• **Task prompt**: Restrict the output to the lines below starting at the one that contains "What build123d script" and ending at the one that contains "slides out behind.", and restate them word for word, both ends included.

• **Stored records**:
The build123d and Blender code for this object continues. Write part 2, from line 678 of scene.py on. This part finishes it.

--

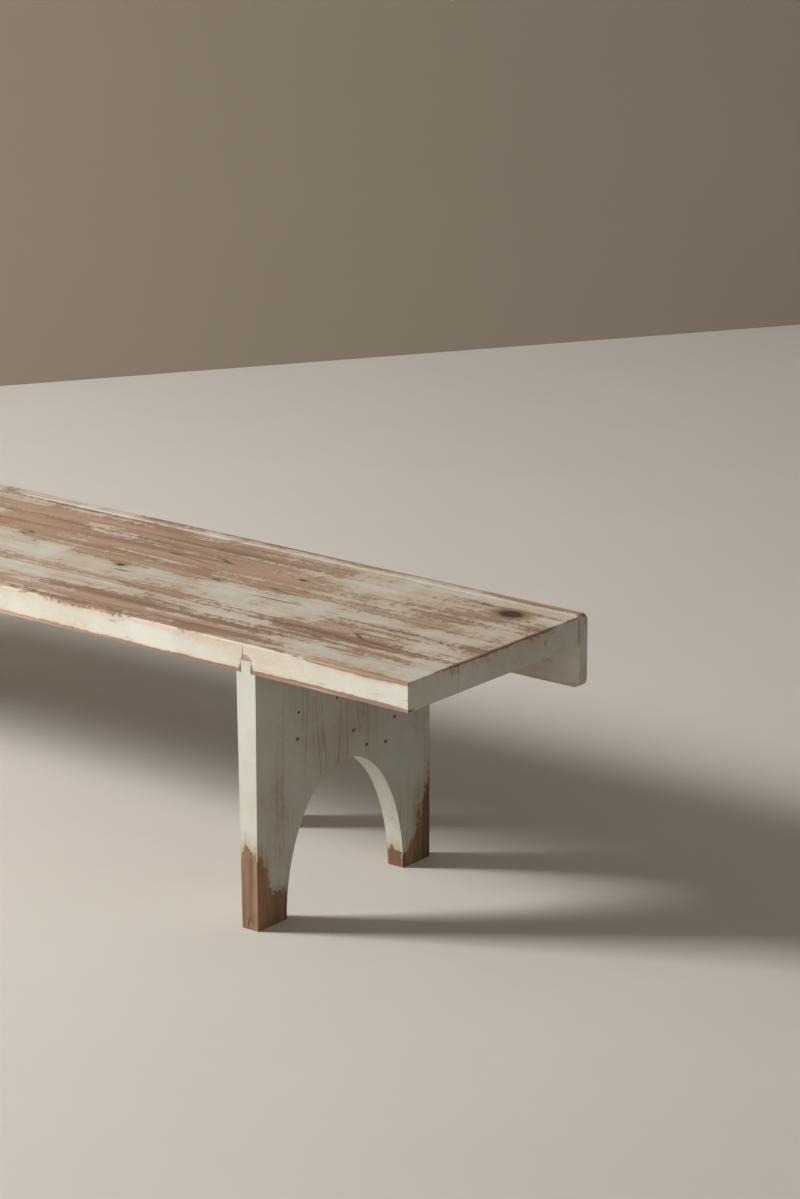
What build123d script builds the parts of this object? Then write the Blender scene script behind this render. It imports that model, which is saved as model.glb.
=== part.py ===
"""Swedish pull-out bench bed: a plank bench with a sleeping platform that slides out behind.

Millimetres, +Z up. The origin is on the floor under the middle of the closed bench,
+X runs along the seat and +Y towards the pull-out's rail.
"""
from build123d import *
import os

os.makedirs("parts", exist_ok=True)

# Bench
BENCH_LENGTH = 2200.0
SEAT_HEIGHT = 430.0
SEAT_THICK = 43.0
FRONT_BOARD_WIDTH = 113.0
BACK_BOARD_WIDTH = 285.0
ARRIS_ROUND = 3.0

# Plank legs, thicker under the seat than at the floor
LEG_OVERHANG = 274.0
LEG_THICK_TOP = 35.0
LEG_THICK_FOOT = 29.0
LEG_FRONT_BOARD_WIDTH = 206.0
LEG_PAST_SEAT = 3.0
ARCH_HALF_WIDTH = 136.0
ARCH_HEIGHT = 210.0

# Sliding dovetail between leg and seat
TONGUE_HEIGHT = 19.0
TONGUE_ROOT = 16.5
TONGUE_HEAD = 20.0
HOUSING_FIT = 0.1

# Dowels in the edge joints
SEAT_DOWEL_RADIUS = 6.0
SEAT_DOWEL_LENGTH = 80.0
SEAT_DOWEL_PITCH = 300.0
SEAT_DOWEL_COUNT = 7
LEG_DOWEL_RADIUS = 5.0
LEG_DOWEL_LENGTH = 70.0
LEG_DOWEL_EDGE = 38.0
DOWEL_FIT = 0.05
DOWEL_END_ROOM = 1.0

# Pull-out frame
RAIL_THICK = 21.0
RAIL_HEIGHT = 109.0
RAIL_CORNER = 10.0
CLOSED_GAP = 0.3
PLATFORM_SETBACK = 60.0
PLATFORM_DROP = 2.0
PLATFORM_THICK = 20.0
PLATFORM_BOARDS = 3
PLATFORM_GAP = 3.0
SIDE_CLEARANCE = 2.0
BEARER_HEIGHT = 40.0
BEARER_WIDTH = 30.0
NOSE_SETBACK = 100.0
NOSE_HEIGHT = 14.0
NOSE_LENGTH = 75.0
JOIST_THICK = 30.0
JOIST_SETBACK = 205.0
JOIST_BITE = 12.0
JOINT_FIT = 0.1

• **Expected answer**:
What build123d script builds the parts of this object? Then write the Blender scene script behind this render. It imports that model, which is saved as model.glb.
=== part.py ===
"""Swedish pull-out bench bed: a plank bench with a sleeping platform that slides out behind.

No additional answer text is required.